User application requirements

36 Mbps

144 Mbps
(= 36 Mbps x 4 Nodes)

Total use = (PRIMECLUSTER requirements + User application requirements) /  Total bandwidth of 100Mbps ethernet * 100 = (0.024 + 144) / 240 * 100 = 60%

This new configuration gives a comfortable 40 percent available bandwidth margin. PRIMECLUSTER supports a maximum of eight interconnect devices.

3.2.3.2 Latency

As previously stated, PRIMECLUSTER relies on heartbeat requests and responses to determine that nodes or other resources are functional. When a heartbeat is not received in a preset interval, PRIMECLUSTER starts recovery actions. The Cluster Foundation (CF) software on each node sends a heartbeat request every 200 ms on each interconnect to every other node in the cluster. A heartbeat request is sent 50 times in every 200 ms until the timeout period (default: 10 seconds). If there is no response from the target node, CF will mark that node as LEFTCLUSTER.

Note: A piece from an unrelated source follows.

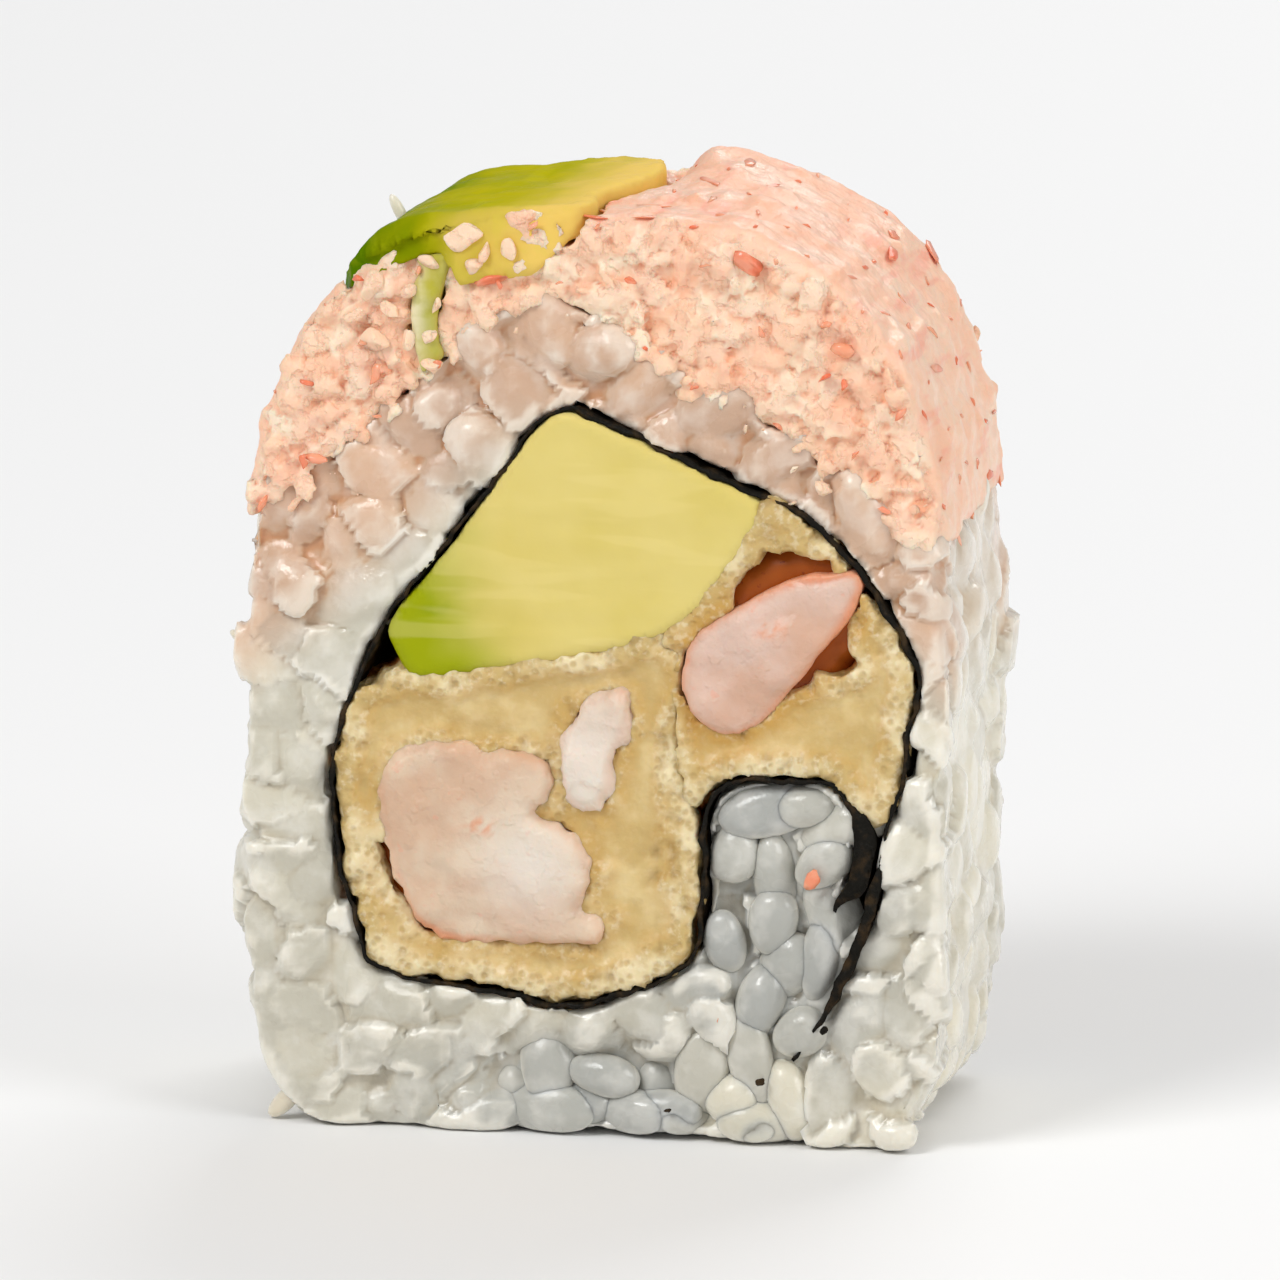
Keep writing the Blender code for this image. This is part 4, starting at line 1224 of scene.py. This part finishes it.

The 200 ms interval is a reasonable design for a maximum latency in the cluster interconnects. This interval is long enough so that a small message and response can span transcontinental distances. This interval is also fixed and cannot be changed.

3.2.3.3 Reliability

Ethernet as an interconnect technology has not shown any problems with PRIMECLUSTER. The communications protocol used by PRIMECLUSTER is ICF. ICF guarantees that messages are delivered correctly and in order to its clients. However, ICF was designed with fairly reliable communications in mind. When the cluster interconnect is reliable, ICF has very low overhead, but when it is unreliable, the overhead of ICF increases. This is similar to other protocols like TCP/IP; errors in the interconnect will result in messages being resent.

Note

  • Resending messages consumes bandwidth and increases latency and should be avoided at all times.

  • An Ethernet error rate greater than 1 error per 1,000,000 bytes indicates that there is some problem with the Ethernet layer that should be investigated. (Use the command netstat(1) or ip(1)to find the error rate.)

3.2.3.4 Device interface (Solaris)

Note

This section is for Solaris only.

PRIMECLUSTER depends on the DLPI (Data Link Provider Interface) for devices in Solaris. If a device does not support a DLPI interface, PRIMECLUSTER does not recognize the device as eligible for use as a cluster interconnect. In addition, the device must appear to be an Ethernet device. Some devices support TCP/IP, but are not Ethernet-type devices. Keep in mind that PRIMECLUSTER does not use TCP/IP for its cluster interconnects; rather it uses the Ethernet protocols. It is advisable to choose an interconnect device from the list of supported devices (refer to "Software Release Guide PRIMECLUSTER" and "PRIMECLUSTER Installation Guide").

3.2.3.5 Security

With the PRIMECLUSTER family of products, it is assumed that the cluster interconnects are private networks; however, it is possible to use public networks as cluster interconnects because ICF does not interfere with other protocols running on the physical media. The security model for running PRIMECLUSTER depends on physical separation of the cluster interconnect networks.

Note

For reasons of security, it is strongly recommended not to use public networks for the cluster interconnects.

The use of public networks for the cluster interconnects allows any machine on that public network to join the cluster (assuming that it is installed with the PRIMECLUSTER products). Once joined, an unauthorized user, through the node, would have full access to all cluster services.